Ich war immer ein großer Fan der „Derny“-Rennen, benannt nach dem Rennfahrer Roger Derny. Einfach gesagt ist ein Derny ein Motorrad, an dem sich hinten eine Rolle befindet, an die sich der Radrennfahrer andockt. Im Windschatten fährt er hinten dem Derny her und kann bis zu 70 km/h erreichen. Das waren noch Zeiten, als diese Dinger richtig Lärm machten und beim Starten eine Rauchwolke aufstieg und der Geruch des Treibstoffs durch die Halle wehte. Heute knattern die Dinger leise vor sich hin, keine Rauchwolke, kein Motorduft. Schöne neue Welt.

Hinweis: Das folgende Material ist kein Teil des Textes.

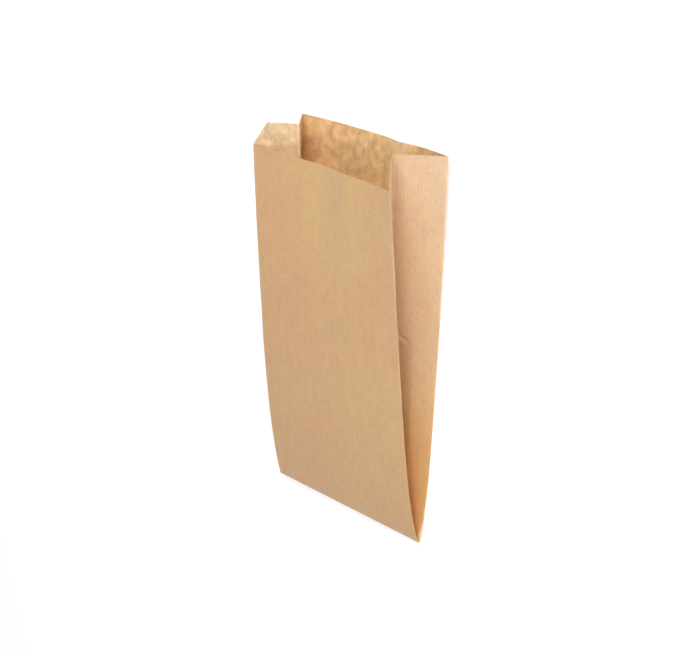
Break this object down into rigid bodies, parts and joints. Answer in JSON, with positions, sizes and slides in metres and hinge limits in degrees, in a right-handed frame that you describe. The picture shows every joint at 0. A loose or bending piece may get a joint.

Natürlich ist der letzte Abend immer der interessanteste beim 6-Tage-Rennen. An einem Dienstag bis Mitternacht ausharren zu müssen, ist allerdings für das werktätige Volk eine Herausforderung. Dennoch war früher die Halle rappeldicke voll. Heute: gut gefüllt, aber auch viele freie Plätze auf den Rängen. Im Mittelteil, dem so genannten VIP-Bereich, kaufen sich Unternehmen und Sportbegeisterte Tische und laden Freunde dazu ein. Für rund 200 Euro pro Karte ein nicht gerade preiswertes Vergnügen. Getränke und Speisen sind natürlich enthalten. Die Trillerpfeife muss man selbst mitbringen, auch wenn sie nur selten zum Einsatz kommt.